What Is It
Is the right to privacy – the right to be left alone and to control one’s personal information – really a right? Is privacy just a privilege that can be revoked any time it conflicts with other more important needs, like the need to protect our security? Who has the right to infringe upon our privacy and for what particular purposes? How much public surveillance do we really need to stay safe and does that count as an infringement on our privacy? How does our use of social media undermine our claims to privacy? John and Ken talk openly with George Washington University law professor Jeffrey Rosen, author of Constitution 3.0: Freedom and Technological Change.
Listening Notes
‘Private’ or ‘Privacy’ carry different meanings. It can mean withdrawn and protected from the public in one sense, or having singular access in another. Ken and John begin with an exploration of the uses and forms of privacy. They pose the question of whether privacy is a right that is fundamental to being human, or if it is built on other rights such as that of self-protection. John then teases Ken for belonging to an exhibitionist generation, but importantly points to a contemporary dilemma: Can our expectations of confidentiality survive in an increasingly connected world?
Jeffery Rosen gives his insights on privacy by looking at the arguments of autonomy, seclusion from the government, and the desire for dignity and respect. He agrees with John that our need for privacy is deeply tied to a sense of human individuality and a resistance to homogeneity. But he thinks privacy is impossible to reduce and thus unclear as a basic right. The discussion moves to the Constitution and how privacy is balanced out through other rights. Rosen argues an attempt to reduce privacy to a single amendment would be too abstract to be useful or too narrow.

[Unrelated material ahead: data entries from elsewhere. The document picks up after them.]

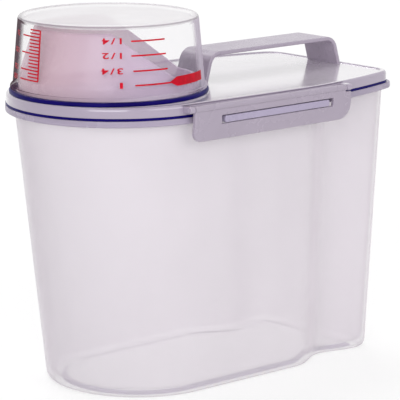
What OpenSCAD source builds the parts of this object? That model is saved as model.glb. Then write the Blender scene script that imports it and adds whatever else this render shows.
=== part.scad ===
// Rice bin with a clip-down lid, a carry handle and a measuring cup that caps the pour spout.
// Millimetres. +X runs along the bin to its handle end, +Z is up, and the origin is under the
// middle of the bin, on the surface it stands on.

/* [Container] */
// Length of the mouth flange, round end to handle end
flange_len = 218.4; // [205:0.2:235]
// Width of the mouth flange at its widest
flange_w = 123; // [120:0.5:130]
// How far each side of the mouth bows out beyond the round end's radius
flange_bow = 1.7; // [0.5:0.1:4]
// Thickness of the mouth flange
flange_t = 3.4; // [3:0.1:5]
// Distance from the handle end to the widest place of the mouth
widest_at = 87.5; // [80:0.5:100]
// How far each side of the mouth comes in over that distance
end_taper = 15.8; // [8:0.1:20]
// Radius of the mouth's corners at the handle end
mouth_corner_r = 13; // [10:0.5:16]
// Height from the standing surface to the top of the flange
body_h = 149.2; // [120:0.1:190]
// Wall thickness of the container
wall = 1.8; // [1.2:0.1:2.4]
// Thickness of the container's floor
floor_t = 2.2; // [1.6:0.1:4]
// How far the flange stands out from the wall at the sides and the round end
flange_overhang = 4.6; // [4:0.1:6]
// How far the flange stands out from the wall at the handle end
end_overhang = 6.2; // [6:0.1:8]
// How far the round end leans in from mouth to foot
round_lean = 18; // [8:0.5:22]
// How far each long side leans in from mouth to foot
side_lean = 5.3; // [3:0.1:8]
// How far the handle end leans in from mouth to foot
end_lean = 6; // [3:0.1:10]
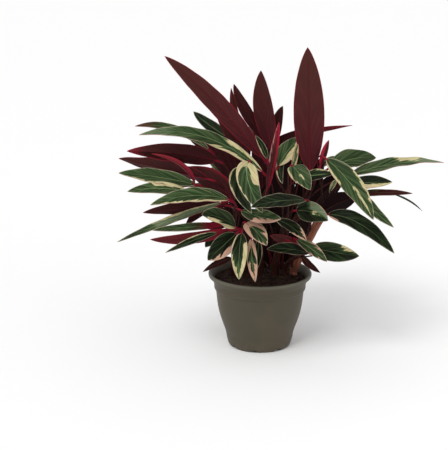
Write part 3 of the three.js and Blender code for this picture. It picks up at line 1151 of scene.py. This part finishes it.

Ken asks whether it is right to say we knowingly give away our right to privacy by signing onto products. Rosen rejects this and refers to the European model that requires permission before information moves to third parties. Agreeing with Justice Sotomayor, he thinks the U.S. needs to reexamine this third party doctrine. Perhaps there is even a right to be forgotten, a current legal exploration of the French. This would give individuals the right to force a third party to delete personal information from their database. This is important today when corporations present the more real fear than the government; for Rosen, Google and Facebook have more power over privacy and free speech than the government or the Supreme Court.
- Roving Philosophical Report (Seek to 5:19): Caitlin Esch talks to reporter Catherine Price on her attempt to spend a week without leaving a trace in an anonymity experiment for Popular Science.
- Sixty-Second Philosopher (Seek to 49:05): Ian Shoales discusses how Amazon and Google’s targeted ads make him look like an obsessed Nixon fan and a piano music lover.